• Goal of the exercise:
Copy exactly the lines of the material below that run from the one containing "valve_block();" through the one containing "# everything is". Copy no other lines.

• Raw data:
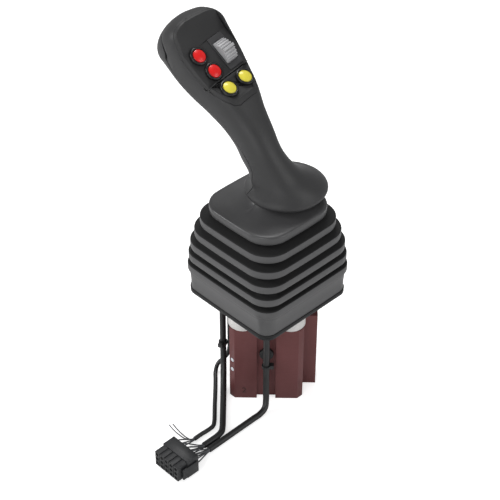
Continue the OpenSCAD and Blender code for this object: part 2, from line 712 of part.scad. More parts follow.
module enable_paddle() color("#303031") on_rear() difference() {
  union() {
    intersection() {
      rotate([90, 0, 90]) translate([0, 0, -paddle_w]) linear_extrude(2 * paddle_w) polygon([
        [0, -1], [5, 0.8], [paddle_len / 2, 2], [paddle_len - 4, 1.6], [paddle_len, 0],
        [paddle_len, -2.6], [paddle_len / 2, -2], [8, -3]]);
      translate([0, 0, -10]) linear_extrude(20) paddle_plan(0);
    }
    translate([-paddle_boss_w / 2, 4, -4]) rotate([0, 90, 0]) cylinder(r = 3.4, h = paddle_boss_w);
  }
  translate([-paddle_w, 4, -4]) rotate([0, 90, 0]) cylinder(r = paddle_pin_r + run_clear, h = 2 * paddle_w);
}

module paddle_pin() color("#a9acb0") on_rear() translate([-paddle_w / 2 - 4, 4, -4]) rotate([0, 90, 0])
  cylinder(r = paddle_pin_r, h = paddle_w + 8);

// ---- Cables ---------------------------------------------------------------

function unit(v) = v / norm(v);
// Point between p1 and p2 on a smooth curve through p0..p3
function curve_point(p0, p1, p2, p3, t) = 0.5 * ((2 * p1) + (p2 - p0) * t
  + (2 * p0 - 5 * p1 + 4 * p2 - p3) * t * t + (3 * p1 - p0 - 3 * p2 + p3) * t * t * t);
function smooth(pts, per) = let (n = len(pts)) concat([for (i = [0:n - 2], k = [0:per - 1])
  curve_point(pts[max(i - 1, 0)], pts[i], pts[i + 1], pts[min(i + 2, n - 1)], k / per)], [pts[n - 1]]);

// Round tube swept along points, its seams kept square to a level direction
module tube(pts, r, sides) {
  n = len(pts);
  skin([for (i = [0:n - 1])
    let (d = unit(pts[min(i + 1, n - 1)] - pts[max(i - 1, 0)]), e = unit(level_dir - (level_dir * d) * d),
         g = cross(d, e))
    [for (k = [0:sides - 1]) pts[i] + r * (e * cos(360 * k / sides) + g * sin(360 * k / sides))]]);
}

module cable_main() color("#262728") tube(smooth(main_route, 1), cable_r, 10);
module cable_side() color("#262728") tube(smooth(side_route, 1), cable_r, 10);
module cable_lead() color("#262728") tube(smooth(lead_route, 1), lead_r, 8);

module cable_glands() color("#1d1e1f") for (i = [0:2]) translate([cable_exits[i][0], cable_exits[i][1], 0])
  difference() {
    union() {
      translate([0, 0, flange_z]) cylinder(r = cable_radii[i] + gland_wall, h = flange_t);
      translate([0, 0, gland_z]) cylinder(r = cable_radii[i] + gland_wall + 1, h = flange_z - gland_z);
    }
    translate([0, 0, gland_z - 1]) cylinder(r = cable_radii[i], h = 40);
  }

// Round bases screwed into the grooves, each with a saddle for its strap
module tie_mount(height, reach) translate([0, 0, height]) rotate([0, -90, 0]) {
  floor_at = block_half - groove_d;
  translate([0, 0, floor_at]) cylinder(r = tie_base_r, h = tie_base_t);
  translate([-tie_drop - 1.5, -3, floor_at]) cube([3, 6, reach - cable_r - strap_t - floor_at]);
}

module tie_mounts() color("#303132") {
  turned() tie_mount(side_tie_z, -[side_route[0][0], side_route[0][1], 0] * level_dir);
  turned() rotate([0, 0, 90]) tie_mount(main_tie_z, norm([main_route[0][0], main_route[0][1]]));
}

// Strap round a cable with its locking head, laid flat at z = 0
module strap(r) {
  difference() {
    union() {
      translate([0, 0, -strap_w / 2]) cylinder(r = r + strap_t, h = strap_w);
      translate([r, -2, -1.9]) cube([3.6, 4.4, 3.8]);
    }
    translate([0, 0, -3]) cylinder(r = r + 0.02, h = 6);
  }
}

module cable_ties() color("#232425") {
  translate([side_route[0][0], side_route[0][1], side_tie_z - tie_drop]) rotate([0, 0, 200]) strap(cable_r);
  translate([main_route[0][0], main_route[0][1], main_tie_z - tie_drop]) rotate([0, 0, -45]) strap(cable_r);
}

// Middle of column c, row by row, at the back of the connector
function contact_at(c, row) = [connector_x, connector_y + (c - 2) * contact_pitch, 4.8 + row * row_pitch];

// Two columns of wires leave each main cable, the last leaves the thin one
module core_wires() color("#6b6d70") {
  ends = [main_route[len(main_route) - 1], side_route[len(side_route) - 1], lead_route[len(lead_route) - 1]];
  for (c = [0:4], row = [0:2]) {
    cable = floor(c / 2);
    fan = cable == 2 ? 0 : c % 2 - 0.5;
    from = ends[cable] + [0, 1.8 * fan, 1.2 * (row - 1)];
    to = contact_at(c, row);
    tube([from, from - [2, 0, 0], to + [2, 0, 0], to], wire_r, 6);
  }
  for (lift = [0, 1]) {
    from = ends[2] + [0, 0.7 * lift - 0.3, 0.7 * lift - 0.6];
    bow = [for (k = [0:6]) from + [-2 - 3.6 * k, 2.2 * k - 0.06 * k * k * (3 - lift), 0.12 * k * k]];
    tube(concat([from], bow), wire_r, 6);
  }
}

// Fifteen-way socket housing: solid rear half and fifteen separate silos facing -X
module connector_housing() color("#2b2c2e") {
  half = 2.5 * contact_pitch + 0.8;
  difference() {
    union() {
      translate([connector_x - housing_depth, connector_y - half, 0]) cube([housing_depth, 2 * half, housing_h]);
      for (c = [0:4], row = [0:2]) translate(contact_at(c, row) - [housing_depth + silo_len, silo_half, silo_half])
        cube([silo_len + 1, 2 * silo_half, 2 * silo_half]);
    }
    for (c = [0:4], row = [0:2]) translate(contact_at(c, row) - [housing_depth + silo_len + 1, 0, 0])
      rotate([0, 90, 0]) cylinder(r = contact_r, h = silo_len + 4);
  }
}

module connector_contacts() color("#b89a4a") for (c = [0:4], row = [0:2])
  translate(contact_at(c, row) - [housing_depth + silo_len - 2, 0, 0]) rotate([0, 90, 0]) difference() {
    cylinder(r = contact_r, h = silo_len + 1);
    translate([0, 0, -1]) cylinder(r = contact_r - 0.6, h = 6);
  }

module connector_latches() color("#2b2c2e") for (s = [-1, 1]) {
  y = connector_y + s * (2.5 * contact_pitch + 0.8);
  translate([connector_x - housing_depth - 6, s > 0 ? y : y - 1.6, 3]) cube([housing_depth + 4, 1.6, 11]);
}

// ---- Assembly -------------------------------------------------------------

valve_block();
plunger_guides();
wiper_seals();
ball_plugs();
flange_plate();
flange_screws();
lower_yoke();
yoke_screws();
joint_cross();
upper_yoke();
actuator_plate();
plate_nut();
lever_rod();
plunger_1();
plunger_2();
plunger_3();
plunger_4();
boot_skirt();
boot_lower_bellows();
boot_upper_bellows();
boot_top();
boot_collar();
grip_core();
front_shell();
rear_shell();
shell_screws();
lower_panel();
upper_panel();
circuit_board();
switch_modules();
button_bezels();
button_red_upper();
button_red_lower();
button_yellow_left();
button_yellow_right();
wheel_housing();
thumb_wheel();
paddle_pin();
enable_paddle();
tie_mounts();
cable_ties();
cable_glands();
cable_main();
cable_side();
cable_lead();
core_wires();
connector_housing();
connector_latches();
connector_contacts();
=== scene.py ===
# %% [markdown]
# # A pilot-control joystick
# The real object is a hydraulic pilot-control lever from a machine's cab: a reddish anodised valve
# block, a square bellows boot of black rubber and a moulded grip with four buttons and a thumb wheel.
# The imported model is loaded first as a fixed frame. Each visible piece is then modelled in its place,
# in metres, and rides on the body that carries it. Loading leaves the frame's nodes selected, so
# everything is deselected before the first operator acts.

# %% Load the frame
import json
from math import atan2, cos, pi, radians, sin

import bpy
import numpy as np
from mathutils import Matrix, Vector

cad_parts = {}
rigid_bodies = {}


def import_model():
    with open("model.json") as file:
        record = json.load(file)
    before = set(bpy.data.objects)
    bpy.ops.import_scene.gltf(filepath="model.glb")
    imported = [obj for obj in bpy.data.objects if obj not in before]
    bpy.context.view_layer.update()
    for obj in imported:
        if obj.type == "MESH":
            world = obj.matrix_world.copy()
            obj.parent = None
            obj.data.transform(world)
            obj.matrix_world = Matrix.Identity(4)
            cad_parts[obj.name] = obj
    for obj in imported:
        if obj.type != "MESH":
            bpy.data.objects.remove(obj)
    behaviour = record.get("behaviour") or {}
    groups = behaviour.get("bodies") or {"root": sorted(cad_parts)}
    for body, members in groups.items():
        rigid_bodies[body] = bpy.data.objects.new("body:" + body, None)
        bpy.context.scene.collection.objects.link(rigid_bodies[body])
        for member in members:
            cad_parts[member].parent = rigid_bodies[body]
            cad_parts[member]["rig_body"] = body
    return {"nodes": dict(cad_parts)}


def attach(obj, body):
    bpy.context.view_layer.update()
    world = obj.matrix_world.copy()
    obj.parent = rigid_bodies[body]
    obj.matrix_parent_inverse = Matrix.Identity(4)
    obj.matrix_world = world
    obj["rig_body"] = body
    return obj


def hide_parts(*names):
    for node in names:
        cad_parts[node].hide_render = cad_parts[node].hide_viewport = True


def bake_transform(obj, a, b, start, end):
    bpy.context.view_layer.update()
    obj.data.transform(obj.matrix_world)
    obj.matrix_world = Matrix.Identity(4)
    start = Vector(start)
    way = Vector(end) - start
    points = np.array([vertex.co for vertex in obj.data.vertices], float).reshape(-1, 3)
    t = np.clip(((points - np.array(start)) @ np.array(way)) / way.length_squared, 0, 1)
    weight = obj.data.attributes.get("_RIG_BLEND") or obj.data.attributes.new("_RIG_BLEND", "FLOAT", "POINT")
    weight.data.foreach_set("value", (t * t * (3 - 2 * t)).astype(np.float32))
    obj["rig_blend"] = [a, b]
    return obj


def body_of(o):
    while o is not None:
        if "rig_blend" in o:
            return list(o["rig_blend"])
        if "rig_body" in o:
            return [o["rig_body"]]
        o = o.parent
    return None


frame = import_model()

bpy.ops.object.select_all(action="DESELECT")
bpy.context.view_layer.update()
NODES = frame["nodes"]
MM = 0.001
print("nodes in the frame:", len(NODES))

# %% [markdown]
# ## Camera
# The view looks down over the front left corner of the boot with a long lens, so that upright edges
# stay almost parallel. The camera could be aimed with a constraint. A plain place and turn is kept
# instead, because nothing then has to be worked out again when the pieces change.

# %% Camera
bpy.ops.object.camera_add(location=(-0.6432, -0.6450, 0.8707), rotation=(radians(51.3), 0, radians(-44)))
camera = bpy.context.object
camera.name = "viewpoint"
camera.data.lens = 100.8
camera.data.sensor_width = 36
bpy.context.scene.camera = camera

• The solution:
valve_block();
plunger_guides();
wiper_seals();
ball_plugs();
flange_plate();
flange_screws();
lower_yoke();
yoke_screws();
joint_cross();
upper_yoke();
actuator_plate();
plate_nut();
lever_rod();
plunger_1();
plunger_2();
plunger_3();
plunger_4();
boot_skirt();
boot_lower_bellows();
boot_upper_bellows();
boot_top();
boot_collar();
grip_core();
front_shell();
rear_shell();
shell_screws();
lower_panel();
upper_panel();
circuit_board();
switch_modules();
button_bezels();
button_red_upper();
button_red_lower();
button_yellow_left();
button_yellow_right();
wheel_housing();
thumb_wheel();
paddle_pin();
enable_paddle();
tie_mounts();
cable_ties();
cable_glands();
cable_main();
cable_side();
cable_lead();
core_wires();
connector_housing();
connector_latches();
connector_contacts();
=== scene.py ===
# %% [markdown]
# # A pilot-control joystick
# The real object is a hydraulic pilot-control lever from a machine's cab: a reddish anodised valve
# block, a square bellows boot of black rubber and a moulded grip with four buttons and a thumb wheel.
# The imported model is loaded first as a fixed frame. Each visible piece is then modelled in its place,
# in metres, and rides on the body that carries it. Loading leaves the frame's nodes selected, so
# everything is deselected before the first operator acts.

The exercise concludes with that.